GIVEN INSTRUCTION
Print all the data, keeping every line exactly as it is.

DATA

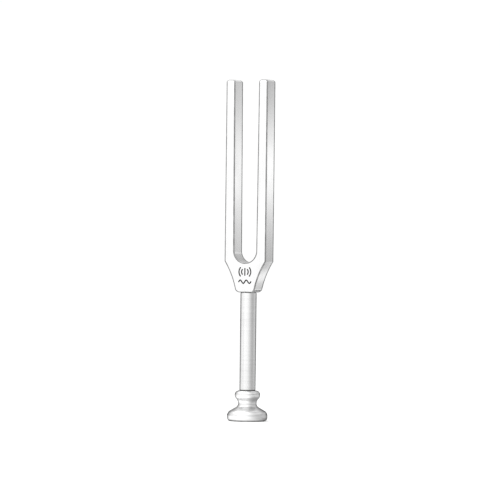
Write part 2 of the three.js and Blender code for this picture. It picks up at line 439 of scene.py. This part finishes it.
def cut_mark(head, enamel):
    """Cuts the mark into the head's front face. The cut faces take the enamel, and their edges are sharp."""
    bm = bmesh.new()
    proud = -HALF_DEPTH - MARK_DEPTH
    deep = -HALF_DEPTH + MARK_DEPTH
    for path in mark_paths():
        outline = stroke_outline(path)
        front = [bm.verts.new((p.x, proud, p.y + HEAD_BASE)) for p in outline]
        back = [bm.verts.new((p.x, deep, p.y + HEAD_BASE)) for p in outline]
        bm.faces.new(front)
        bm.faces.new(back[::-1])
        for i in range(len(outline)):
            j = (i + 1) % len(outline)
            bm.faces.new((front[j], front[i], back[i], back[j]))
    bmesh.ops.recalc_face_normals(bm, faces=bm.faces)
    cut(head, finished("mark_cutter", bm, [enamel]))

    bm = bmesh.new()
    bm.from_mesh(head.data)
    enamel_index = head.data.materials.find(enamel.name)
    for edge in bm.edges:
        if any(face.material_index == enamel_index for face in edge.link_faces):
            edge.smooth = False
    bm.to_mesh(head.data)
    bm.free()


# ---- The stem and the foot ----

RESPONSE
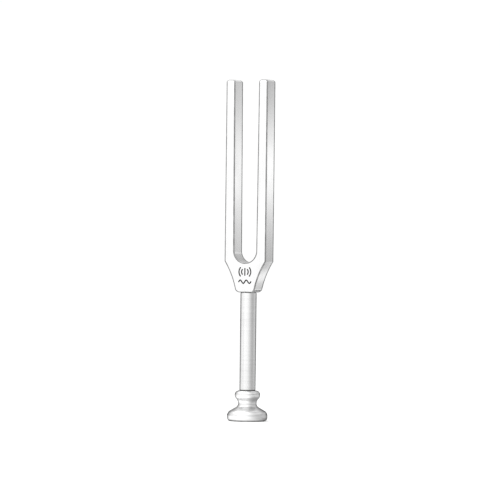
Write part 2 of the three.js and Blender code for this picture. It picks up at line 439 of scene.py. This part finishes it.
def cut_mark(head, enamel):
    """Cuts the mark into the head's front face. The cut faces take the enamel, and their edges are sharp."""
    bm = bmesh.new()
    proud = -HALF_DEPTH - MARK_DEPTH
    deep = -HALF_DEPTH + MARK_DEPTH
    for path in mark_paths():
        outline = stroke_outline(path)
        front = [bm.verts.new((p.x, proud, p.y + HEAD_BASE)) for p in outline]
        back = [bm.verts.new((p.x, deep, p.y + HEAD_BASE)) for p in outline]
        bm.faces.new(front)
        bm.faces.new(back[::-1])
        for i in range(len(outline)):
            j = (i + 1) % len(outline)
            bm.faces.new((front[j], front[i], back[i], back[j]))
    bmesh.ops.recalc_face_normals(bm, faces=bm.faces)
    cut(head, finished("mark_cutter", bm, [enamel]))

    bm = bmesh.new()
    bm.from_mesh(head.data)
    enamel_index = head.data.materials.find(enamel.name)
    for edge in bm.edges:
        if any(face.material_index == enamel_index for face in edge.link_faces):
            edge.smooth = False
    bm.to_mesh(head.data)
    bm.free()


# ---- The stem and the foot ----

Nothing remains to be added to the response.